The chrony the orange is over agrees with you. It's really about 800 FPS.
you could increase speed not only by sheer air force with large valves and air chambers but by experimenting with different barrel lengths to find the optimum for you cannon, also you should experiment with different ammuntions such as tighter fitting projectiles, take aerodynamics into account, and different weights as lighter weights will usually increase your speed but the extreme causes inefficiency in your discharge.
just something to think about
cheers good luck.
And that cloud on the jet isn't a "sonic boom" it's just condensation that's produced by the turbulence across the wings and fuselage at very high speeds. So far as I know, it has little to do with breaking the sound barrier.
Just thought I'd interject that...
That sounds revolting
Really if you're going for ultimate performance, the barrel should be as long as possible and the chamber as big as possible, so as big as you can make them.
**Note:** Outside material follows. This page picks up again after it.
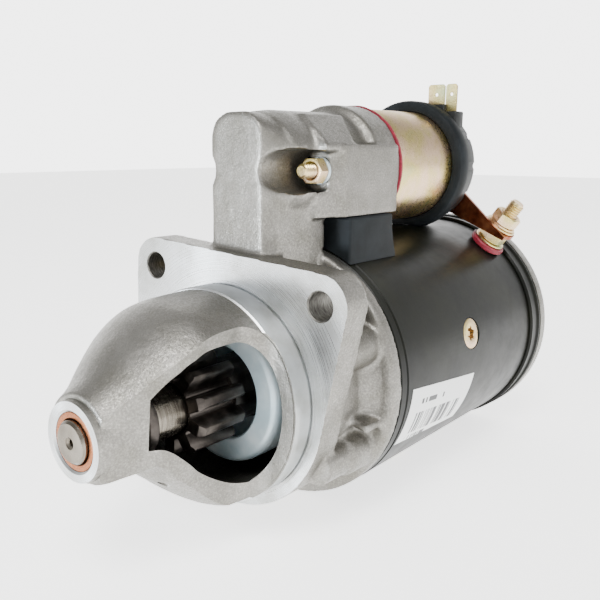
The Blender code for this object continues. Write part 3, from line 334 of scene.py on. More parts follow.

I think what you mean is that a light projectile gives a good muzzle velocity, but over longer range will lose velocity more quickly than one with a better ballistic coefficient.
Too long of a barrel hurts performance. I have a page on trimming the length of a barrel to peak performance for a pressure, chamber size, and projectile mass. We trimmed a barrel for peak performance with a 3 gallon chamber, 60 PSI, and a rolled up t shirt. A 7 foot barrel out performed the 10 foot barrel. Longer does not always mean better. There really is an optimum barrel for your chamber, valve, pressure, and projectile combination.
As far as projectiles go, I can launch a marshmallow at nearly the speed of sound, but I can't launch it the length of an American football field. I can launch a golf ball several football fields distance only using 1/2 the speed of sound.